Baseball has always been a game with some degree of risk for players and fans, but the notion of a player getting his chest pierced by a splintered piece of wood from an exploded maple bat has done more than raise eyebrows again.

"It was just a matter of time when it'd happen, and it's gonna happen again, who knows how bad the next time is gonna be," said batmaker Dave Cook of Hoosier Bats in Valparaiso, Indiana.

Cook counts Manny Ramirez, Prince Fielder, and Frank Thomas among the big-leaguers who have used his bats.

Cook is a fan of bats made of ash and birch. He is not a fan of maple. Although a lot of players like the pop off their maple bats, hard maple is heavy with a high moisture content. It has to be dried, and if too much moisture is lost, the bat loses its ability to bend.
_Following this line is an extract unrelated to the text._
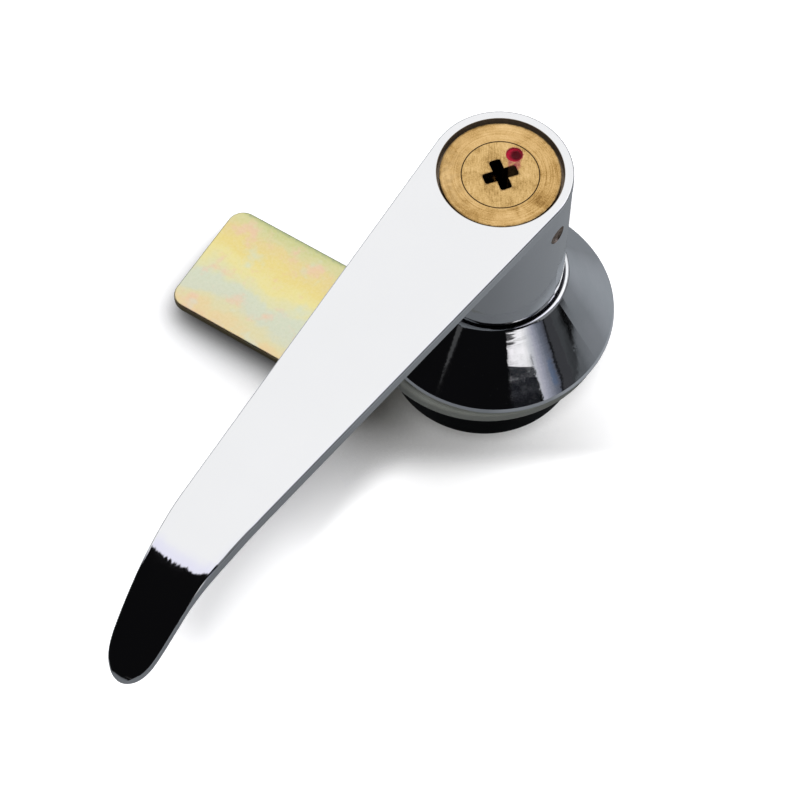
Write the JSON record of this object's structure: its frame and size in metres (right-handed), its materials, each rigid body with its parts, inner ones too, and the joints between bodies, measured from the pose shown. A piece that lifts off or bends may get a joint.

"Well, maple sugar, hard rock maple is so heavy, to make weight in baseball bats, they have to dry it down to five percent," said Cook. "If you take out all the moisture, it doesn't bend. It's gonna just explode. That's what's happening."

At the end of the 2008 season, a major league baseball study committee came out with a report saying that maple bats were three times more likely to break in multiple pieces. It also said that the problem was not so much with the type of wood, but with how the maple bats were being made.

It imposed new rules governing bat manufacturers dealing with what's called the slope of grain in the maple, along with new specifications on handle thinness and barrel thickness.

The number of "exploding bat" incidents has gone down over 30 percent, but clearly, it's still happening.

The vice president of major league baseball's labor relations, Ron Manfred, says that more steps will be taken next year to improve maple bat safety.

Those steps deal with bat specs and policing how they are made.

If you eliminated maple, Manfred says there's simply not enough high quality ash to meet demand.

Cook makes a bat that combines three pieces of wood: ash, hickory and maple. The bat is used at the collegiate levels and in rookie league, but it is not allowed in the majors.